What number of lines in the material contain the word "from"? Give that number alone.

**Provided data:**
========================================================================
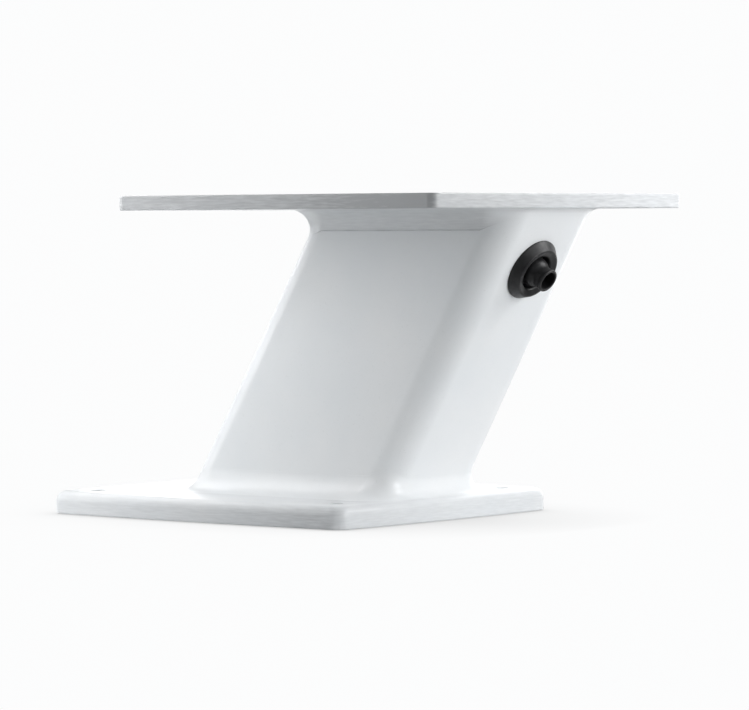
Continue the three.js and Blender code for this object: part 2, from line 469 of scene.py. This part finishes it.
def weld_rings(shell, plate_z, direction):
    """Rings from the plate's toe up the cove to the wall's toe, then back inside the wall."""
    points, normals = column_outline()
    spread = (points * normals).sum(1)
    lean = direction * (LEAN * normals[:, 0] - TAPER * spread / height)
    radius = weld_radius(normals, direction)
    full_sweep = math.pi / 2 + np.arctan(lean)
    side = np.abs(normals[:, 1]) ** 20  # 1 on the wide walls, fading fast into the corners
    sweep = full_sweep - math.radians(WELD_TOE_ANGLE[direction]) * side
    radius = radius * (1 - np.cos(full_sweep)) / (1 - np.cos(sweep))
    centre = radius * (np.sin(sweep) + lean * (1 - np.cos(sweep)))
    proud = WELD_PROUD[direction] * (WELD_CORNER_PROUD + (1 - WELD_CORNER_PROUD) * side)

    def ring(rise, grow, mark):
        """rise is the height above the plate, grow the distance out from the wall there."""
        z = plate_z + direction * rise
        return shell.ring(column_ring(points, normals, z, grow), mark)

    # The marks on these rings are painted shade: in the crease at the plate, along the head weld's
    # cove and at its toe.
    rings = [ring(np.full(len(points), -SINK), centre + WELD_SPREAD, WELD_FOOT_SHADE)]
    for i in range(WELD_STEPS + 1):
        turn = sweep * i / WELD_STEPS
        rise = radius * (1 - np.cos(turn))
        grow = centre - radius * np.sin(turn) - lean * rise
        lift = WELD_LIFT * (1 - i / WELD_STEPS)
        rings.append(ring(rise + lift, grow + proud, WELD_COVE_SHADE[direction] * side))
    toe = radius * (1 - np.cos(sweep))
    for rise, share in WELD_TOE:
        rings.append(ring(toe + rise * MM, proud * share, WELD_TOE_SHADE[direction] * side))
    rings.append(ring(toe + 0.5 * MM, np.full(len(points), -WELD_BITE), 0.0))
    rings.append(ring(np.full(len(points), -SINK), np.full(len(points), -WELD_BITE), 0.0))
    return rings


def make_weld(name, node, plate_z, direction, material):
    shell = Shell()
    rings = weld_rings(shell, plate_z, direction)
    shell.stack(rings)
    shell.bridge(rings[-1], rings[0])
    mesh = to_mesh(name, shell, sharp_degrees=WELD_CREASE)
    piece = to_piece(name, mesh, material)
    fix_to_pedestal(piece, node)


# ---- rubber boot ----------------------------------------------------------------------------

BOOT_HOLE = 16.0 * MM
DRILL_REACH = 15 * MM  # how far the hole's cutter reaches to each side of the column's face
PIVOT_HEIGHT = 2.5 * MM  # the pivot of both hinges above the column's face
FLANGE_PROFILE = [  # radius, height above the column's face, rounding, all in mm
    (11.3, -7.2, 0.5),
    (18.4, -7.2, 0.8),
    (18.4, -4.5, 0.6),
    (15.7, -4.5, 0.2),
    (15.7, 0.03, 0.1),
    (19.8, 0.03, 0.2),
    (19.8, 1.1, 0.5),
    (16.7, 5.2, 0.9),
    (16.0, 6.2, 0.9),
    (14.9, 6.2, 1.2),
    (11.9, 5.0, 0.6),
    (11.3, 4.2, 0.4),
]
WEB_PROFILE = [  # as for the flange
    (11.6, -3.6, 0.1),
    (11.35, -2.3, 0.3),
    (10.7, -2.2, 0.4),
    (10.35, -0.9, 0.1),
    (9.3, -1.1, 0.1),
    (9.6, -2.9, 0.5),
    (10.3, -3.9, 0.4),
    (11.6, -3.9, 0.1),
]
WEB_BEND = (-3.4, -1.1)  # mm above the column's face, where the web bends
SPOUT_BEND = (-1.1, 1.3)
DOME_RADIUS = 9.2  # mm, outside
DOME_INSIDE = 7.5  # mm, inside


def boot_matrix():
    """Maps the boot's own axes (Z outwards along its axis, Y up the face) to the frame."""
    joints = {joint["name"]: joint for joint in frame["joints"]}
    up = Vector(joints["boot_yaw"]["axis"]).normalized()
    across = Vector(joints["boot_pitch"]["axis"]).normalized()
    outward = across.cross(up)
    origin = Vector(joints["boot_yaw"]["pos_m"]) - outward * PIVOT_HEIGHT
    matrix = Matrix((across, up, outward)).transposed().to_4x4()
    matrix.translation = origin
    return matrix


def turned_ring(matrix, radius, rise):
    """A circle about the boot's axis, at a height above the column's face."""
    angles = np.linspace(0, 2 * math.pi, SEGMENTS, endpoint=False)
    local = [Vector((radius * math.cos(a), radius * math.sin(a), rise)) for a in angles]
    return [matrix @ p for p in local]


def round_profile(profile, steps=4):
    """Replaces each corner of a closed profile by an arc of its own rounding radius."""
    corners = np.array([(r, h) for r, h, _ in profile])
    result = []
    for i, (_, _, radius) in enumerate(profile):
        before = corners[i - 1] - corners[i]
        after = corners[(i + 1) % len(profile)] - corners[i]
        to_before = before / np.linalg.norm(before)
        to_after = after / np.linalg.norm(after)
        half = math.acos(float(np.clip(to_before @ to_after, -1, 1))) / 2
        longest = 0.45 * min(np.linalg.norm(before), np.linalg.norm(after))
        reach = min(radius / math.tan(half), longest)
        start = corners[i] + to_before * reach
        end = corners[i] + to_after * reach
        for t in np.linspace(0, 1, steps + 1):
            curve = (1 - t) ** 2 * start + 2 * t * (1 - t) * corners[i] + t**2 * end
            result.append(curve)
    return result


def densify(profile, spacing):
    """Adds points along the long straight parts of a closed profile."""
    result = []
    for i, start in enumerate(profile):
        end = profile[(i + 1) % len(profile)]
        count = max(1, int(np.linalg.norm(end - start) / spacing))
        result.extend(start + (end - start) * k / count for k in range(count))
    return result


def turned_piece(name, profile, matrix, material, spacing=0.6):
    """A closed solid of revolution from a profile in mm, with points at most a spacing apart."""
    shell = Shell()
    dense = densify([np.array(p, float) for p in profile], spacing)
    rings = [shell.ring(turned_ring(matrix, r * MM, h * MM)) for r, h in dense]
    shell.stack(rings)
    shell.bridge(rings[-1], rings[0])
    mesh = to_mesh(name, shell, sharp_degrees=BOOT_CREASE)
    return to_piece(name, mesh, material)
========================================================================
**Correct answer:**
4